(Your goal):
Only the lines from the one with "base_solid()" through the one with "bpy.data.objects.remove(obj)" are to be restated, word for word, with both of them included.

• • • • •

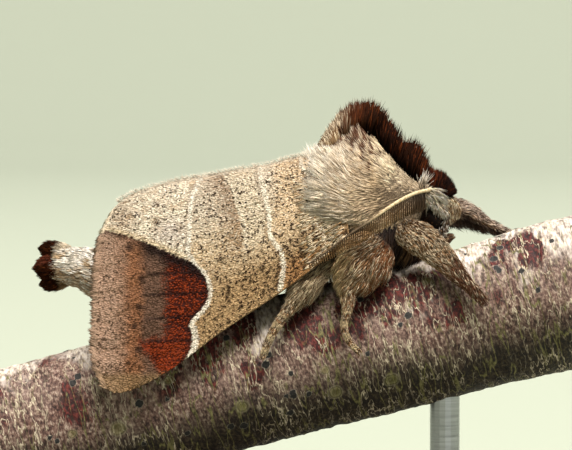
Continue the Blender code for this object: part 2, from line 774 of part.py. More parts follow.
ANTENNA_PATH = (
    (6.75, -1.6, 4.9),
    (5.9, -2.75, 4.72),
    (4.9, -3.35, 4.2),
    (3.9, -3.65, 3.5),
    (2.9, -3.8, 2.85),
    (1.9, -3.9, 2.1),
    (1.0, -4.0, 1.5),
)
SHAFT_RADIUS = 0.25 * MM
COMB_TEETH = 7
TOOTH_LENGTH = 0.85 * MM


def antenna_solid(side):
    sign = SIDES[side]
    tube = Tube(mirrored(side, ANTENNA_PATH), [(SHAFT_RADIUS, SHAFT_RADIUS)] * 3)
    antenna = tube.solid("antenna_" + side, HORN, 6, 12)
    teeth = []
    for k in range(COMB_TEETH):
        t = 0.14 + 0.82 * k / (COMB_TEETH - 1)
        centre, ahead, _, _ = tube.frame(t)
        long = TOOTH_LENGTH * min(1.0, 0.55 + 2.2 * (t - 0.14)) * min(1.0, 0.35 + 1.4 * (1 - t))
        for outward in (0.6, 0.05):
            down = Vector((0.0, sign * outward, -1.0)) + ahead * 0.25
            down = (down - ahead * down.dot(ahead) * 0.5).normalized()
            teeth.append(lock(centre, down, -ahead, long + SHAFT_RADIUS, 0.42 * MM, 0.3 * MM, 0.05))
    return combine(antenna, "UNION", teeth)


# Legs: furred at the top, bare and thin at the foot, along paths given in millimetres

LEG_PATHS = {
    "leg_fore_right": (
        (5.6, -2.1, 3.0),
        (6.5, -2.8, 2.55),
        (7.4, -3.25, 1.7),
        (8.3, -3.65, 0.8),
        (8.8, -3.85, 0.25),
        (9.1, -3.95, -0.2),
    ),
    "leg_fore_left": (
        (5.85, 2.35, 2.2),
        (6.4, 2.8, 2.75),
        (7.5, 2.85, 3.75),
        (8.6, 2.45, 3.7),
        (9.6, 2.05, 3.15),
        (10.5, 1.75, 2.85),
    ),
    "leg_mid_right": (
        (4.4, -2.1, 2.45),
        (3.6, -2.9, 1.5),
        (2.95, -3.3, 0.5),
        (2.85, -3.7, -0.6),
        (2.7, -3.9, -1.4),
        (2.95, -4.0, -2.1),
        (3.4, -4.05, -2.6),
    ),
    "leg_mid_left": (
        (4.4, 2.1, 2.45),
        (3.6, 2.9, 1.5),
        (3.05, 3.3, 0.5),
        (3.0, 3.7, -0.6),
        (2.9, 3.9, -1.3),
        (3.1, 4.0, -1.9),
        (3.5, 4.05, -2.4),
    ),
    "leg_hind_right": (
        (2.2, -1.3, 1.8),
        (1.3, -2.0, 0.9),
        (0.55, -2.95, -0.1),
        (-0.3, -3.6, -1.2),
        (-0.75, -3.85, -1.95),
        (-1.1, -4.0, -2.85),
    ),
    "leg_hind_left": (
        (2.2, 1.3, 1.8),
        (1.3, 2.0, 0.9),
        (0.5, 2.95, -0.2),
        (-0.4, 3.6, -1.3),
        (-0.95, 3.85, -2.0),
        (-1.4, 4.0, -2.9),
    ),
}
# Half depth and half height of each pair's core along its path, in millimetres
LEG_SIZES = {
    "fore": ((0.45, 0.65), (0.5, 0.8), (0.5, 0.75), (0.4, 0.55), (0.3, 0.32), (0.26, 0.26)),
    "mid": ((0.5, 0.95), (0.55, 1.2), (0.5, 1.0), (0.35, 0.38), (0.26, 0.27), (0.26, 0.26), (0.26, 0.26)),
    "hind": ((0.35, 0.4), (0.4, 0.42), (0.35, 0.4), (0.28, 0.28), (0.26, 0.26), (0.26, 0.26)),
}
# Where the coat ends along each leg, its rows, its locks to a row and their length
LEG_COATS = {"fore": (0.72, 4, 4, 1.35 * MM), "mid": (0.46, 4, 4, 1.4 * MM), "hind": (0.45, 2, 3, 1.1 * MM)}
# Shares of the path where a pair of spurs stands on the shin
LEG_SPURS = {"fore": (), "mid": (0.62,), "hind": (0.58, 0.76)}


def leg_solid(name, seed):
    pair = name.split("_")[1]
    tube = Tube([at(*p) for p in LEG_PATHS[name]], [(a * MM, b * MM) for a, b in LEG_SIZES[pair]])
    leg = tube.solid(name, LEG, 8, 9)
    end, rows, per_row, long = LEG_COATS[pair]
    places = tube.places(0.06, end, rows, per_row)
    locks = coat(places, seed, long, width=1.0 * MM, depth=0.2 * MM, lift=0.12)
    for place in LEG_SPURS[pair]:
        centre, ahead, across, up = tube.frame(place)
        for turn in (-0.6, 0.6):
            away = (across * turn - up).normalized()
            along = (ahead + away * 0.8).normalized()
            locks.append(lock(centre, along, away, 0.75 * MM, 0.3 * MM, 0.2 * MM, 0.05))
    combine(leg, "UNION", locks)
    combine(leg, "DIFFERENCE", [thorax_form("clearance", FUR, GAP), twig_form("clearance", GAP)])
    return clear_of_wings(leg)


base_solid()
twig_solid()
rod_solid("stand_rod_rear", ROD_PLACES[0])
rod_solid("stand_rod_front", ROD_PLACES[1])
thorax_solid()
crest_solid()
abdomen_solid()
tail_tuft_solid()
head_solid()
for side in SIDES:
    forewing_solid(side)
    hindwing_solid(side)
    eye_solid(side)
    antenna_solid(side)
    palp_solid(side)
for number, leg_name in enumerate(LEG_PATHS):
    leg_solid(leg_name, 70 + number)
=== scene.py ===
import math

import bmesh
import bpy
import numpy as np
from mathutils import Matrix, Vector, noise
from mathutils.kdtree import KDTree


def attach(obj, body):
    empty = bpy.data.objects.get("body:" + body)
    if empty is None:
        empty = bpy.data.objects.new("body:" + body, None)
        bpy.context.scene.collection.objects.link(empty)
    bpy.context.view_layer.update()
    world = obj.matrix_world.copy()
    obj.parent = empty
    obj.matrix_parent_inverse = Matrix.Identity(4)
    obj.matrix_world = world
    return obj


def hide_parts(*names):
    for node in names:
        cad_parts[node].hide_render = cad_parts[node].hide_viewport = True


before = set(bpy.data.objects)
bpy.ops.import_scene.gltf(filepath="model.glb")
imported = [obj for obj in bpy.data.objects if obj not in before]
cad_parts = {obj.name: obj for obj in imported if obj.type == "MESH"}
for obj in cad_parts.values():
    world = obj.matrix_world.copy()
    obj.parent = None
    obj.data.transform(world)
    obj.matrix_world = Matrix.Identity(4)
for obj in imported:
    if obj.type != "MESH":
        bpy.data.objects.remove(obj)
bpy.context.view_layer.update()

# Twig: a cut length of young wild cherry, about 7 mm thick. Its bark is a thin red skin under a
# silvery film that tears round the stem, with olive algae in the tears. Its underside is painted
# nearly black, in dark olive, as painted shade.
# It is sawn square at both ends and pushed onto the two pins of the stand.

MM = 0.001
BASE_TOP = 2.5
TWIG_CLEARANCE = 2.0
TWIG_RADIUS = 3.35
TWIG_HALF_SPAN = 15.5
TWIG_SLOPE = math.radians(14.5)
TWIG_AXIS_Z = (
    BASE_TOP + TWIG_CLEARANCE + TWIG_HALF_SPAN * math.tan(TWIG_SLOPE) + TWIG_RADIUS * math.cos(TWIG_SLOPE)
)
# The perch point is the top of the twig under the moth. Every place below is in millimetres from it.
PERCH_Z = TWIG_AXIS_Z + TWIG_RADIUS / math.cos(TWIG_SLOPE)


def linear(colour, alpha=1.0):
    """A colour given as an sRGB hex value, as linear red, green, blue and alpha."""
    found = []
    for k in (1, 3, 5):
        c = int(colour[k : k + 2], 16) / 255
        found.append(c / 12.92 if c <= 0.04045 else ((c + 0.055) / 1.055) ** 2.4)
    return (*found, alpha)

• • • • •

(Result for this task):
base_solid()
twig_solid()
rod_solid("stand_rod_rear", ROD_PLACES[0])
rod_solid("stand_rod_front", ROD_PLACES[1])
thorax_solid()
crest_solid()
abdomen_solid()
tail_tuft_solid()
head_solid()
for side in SIDES:
    forewing_solid(side)
    hindwing_solid(side)
    eye_solid(side)
    antenna_solid(side)
    palp_solid(side)
for number, leg_name in enumerate(LEG_PATHS):
    leg_solid(leg_name, 70 + number)
=== scene.py ===
import math

import bmesh
import bpy
import numpy as np
from mathutils import Matrix, Vector, noise
from mathutils.kdtree import KDTree


def attach(obj, body):
    empty = bpy.data.objects.get("body:" + body)
    if empty is None:
        empty = bpy.data.objects.new("body:" + body, None)
        bpy.context.scene.collection.objects.link(empty)
    bpy.context.view_layer.update()
    world = obj.matrix_world.copy()
    obj.parent = empty
    obj.matrix_parent_inverse = Matrix.Identity(4)
    obj.matrix_world = world
    return obj


def hide_parts(*names):
    for node in names:
        cad_parts[node].hide_render = cad_parts[node].hide_viewport = True


before = set(bpy.data.objects)
bpy.ops.import_scene.gltf(filepath="model.glb")
imported = [obj for obj in bpy.data.objects if obj not in before]
cad_parts = {obj.name: obj for obj in imported if obj.type == "MESH"}
for obj in cad_parts.values():
    world = obj.matrix_world.copy()
    obj.parent = None
    obj.data.transform(world)
    obj.matrix_world = Matrix.Identity(4)
for obj in imported:
    if obj.type != "MESH":
        bpy.data.objects.remove(obj)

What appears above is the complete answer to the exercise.